**TASK GOAL**
Work out how many lines in the entries contain the string "json", and give nothing but that number.

**DATASET ENTRIES**
***

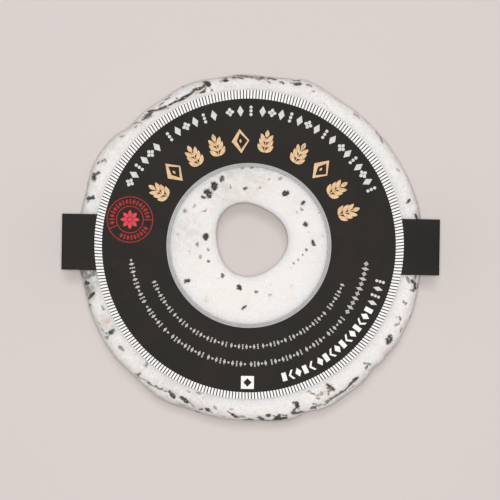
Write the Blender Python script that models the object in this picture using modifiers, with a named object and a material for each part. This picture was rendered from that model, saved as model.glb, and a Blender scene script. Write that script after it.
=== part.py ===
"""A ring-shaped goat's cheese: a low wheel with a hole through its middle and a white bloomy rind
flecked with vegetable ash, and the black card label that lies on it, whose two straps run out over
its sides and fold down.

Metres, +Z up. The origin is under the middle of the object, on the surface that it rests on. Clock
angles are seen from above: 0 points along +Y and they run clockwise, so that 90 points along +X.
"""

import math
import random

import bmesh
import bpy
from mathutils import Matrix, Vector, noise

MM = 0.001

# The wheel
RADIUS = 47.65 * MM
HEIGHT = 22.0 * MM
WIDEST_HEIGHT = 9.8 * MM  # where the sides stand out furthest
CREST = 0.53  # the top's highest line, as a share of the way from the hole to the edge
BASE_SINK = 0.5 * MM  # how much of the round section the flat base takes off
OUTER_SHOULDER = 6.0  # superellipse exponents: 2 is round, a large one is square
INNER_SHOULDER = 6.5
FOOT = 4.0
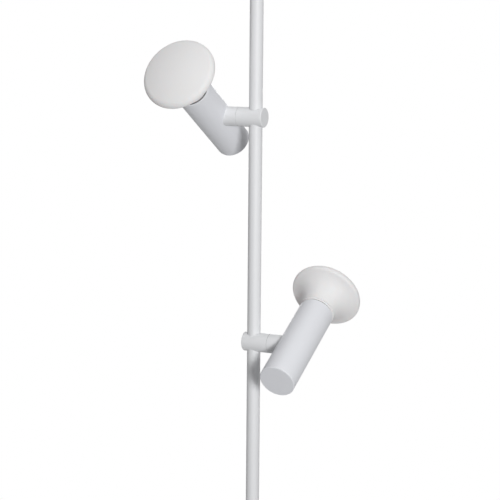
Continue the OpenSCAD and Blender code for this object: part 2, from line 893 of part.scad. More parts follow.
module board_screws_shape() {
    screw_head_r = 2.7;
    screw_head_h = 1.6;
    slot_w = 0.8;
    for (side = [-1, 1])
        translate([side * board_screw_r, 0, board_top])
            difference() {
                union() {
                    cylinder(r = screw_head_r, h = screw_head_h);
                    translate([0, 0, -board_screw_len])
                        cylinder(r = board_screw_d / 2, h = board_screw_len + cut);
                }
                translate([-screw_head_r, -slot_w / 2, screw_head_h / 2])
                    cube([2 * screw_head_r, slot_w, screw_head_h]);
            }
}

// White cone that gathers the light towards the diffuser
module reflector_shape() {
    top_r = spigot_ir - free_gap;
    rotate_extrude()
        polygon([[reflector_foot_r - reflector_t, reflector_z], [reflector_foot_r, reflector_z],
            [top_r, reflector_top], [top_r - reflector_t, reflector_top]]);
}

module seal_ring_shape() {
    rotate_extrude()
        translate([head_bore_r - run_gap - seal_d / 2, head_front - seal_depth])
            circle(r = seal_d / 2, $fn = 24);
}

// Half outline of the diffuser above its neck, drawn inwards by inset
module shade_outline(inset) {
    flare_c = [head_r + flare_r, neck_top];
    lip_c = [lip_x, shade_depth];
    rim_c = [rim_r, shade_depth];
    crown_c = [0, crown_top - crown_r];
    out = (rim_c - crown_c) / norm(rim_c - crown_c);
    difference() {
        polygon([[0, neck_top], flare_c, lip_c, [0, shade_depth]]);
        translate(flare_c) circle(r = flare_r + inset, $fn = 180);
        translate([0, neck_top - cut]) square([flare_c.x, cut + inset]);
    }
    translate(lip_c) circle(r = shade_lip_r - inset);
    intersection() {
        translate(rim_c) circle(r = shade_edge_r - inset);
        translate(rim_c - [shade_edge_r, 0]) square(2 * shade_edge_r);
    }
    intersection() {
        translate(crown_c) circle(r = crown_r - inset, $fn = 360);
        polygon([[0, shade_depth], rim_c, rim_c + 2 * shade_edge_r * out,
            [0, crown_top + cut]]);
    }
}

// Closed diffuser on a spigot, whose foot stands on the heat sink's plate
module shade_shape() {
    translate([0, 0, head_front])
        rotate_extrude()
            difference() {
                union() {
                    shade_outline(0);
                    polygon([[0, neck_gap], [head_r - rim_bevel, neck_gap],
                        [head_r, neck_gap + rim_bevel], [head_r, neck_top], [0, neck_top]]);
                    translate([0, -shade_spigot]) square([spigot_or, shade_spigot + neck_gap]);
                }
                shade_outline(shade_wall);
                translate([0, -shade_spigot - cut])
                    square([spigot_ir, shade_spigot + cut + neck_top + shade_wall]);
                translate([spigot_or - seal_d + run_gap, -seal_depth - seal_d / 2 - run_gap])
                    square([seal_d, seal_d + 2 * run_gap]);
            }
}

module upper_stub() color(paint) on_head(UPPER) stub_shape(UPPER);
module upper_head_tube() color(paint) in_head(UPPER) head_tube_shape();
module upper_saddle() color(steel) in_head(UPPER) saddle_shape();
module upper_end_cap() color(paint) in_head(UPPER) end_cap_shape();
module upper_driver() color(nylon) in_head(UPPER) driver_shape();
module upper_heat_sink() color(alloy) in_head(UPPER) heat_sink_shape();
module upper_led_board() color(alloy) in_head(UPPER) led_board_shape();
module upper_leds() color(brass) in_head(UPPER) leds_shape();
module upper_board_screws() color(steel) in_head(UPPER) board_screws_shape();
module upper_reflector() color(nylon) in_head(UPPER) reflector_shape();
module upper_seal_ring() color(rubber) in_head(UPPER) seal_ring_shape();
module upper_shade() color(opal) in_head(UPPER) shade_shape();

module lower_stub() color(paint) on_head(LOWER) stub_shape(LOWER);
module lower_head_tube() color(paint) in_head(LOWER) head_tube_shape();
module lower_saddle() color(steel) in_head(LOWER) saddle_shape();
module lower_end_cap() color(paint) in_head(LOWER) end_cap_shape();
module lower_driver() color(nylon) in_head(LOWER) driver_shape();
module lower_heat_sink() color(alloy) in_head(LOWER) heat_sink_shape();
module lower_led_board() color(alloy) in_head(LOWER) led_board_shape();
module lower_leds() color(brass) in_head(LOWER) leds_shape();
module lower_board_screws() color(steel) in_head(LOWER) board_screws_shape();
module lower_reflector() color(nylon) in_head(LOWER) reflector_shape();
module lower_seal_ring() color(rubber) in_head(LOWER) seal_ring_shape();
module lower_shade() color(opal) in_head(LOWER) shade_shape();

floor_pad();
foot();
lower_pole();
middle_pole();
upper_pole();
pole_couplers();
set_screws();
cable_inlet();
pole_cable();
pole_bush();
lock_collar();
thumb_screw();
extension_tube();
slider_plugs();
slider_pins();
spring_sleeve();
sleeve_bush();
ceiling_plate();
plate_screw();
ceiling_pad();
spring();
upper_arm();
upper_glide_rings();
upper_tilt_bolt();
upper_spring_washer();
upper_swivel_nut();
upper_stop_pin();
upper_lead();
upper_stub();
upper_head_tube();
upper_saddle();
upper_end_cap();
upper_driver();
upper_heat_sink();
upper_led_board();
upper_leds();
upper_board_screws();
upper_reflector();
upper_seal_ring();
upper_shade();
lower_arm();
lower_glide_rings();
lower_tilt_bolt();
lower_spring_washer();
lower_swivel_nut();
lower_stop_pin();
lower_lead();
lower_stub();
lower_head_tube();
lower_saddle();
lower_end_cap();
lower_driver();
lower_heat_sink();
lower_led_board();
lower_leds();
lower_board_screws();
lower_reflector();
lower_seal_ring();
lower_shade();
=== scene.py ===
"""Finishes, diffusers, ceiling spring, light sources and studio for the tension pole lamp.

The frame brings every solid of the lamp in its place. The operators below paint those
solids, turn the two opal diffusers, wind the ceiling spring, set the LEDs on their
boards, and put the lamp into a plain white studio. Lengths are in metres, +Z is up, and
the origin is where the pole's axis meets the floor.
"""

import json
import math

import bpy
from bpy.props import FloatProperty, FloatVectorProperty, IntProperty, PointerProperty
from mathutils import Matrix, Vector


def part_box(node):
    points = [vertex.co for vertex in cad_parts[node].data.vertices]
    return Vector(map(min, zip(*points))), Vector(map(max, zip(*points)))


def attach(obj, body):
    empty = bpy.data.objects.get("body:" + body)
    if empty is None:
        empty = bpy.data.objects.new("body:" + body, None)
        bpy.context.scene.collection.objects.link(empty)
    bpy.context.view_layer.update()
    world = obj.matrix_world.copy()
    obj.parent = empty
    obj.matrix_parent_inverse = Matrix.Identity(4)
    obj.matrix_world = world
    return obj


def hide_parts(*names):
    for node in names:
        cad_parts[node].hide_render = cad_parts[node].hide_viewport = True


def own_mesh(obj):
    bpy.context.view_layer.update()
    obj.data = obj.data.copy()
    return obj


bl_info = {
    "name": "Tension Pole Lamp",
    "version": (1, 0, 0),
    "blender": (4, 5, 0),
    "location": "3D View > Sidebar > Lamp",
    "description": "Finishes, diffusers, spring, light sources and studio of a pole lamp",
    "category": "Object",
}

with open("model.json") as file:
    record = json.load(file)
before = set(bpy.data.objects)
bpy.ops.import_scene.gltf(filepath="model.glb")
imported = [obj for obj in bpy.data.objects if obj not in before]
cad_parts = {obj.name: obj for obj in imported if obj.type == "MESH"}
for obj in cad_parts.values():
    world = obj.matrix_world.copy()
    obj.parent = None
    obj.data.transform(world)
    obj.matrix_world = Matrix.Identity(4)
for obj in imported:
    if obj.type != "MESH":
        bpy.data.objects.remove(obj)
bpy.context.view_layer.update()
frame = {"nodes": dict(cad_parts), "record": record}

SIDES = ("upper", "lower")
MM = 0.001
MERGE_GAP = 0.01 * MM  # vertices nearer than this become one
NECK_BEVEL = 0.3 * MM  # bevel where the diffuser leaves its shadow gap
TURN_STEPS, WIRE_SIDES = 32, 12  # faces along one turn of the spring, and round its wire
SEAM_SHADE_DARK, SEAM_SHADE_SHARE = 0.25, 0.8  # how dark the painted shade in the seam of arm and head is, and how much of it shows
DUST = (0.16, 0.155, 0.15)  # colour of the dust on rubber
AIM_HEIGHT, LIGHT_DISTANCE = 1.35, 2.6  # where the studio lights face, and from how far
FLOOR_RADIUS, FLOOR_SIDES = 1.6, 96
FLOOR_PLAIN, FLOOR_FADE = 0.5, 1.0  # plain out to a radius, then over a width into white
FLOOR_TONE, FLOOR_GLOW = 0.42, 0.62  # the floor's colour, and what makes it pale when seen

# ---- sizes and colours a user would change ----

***

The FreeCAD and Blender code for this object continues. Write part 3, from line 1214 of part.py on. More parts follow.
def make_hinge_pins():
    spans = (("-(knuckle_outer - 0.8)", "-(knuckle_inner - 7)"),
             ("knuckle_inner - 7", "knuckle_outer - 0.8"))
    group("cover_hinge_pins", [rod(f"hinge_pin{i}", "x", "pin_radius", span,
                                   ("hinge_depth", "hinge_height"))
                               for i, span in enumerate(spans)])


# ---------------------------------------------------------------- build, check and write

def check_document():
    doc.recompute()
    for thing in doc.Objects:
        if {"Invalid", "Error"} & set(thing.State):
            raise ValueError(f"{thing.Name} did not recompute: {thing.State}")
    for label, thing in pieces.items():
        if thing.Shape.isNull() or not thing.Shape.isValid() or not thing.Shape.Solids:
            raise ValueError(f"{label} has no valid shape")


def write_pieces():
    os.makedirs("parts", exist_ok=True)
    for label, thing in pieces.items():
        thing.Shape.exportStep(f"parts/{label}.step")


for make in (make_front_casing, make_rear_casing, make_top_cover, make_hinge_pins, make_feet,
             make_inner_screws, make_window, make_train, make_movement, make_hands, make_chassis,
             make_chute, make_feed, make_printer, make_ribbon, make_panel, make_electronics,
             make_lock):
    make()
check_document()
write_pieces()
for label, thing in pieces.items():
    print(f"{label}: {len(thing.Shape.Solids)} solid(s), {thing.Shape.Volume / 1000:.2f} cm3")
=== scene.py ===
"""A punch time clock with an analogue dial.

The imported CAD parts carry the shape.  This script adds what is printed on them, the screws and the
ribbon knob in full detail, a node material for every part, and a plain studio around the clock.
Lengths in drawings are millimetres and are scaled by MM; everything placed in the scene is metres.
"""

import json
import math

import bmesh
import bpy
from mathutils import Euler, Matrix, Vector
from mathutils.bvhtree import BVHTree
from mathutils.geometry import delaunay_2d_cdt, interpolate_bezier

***

**TASK RESPONSE**
4